A little while back, I had an eye-opening experience during a coaching session with my Parenting Coach - Not only about parenting, but also about job search. My goal in hiring her was very measurable and explainable: Show me how to get my son to take responsibility in the morning, get dressed on his own, make his own breakfast, and get to the bus on time. I dreaded being the nagging mommy; the walking reminder who no longer engaged in conversation; the mommy who barked orders instead - "What do you mean you can’t find your socks!" I begged her to help me work myself out of a job in the morning! "Achievable?" I asked her. "You bet!" She assured me. And, during that grueling (and, in parts, enlightening) exchange in which I took lots of notes and shed a few tears (over all my previous mistakes), I had an out-of-body, “aha” kind of moment: I had to get out of my son’s way and let him do his job. I’m an enabler. Finally, I get it.
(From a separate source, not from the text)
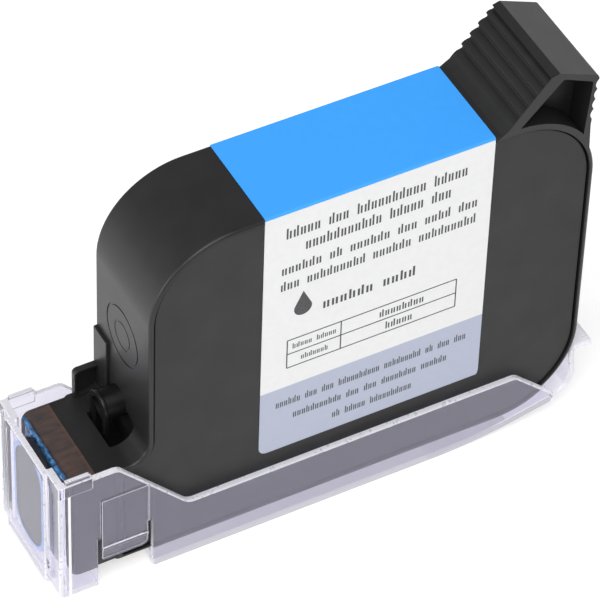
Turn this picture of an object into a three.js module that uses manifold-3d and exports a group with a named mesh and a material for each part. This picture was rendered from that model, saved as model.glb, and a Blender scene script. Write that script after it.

Without knowing it consciously, my son relied on me to fill his lunchbox with a healthy mix of celery (not too much) and meringues (more than one), his cereal bowl with the perfect blend of Kix and Chex, and his backpack with his logs, goodies, and notes for the teacher. He trusted that I would get him to school on time, without letting him suffer any logical or natural consequences. The morning was inadvertently a team sport; we were mutually responsible for getting him out the door on time. And, I never let him down. In the midst of my realization, it occurred to me job seekers often view job search in a similar way: a team sport. We hand off the job of “making our lunch” (getting a job) to others who say they will:
- Circulate our resume.
- Submit our resume to their corporate website.
- Look around for open positions for us and let us know if they see anything that looks like it would be a good match.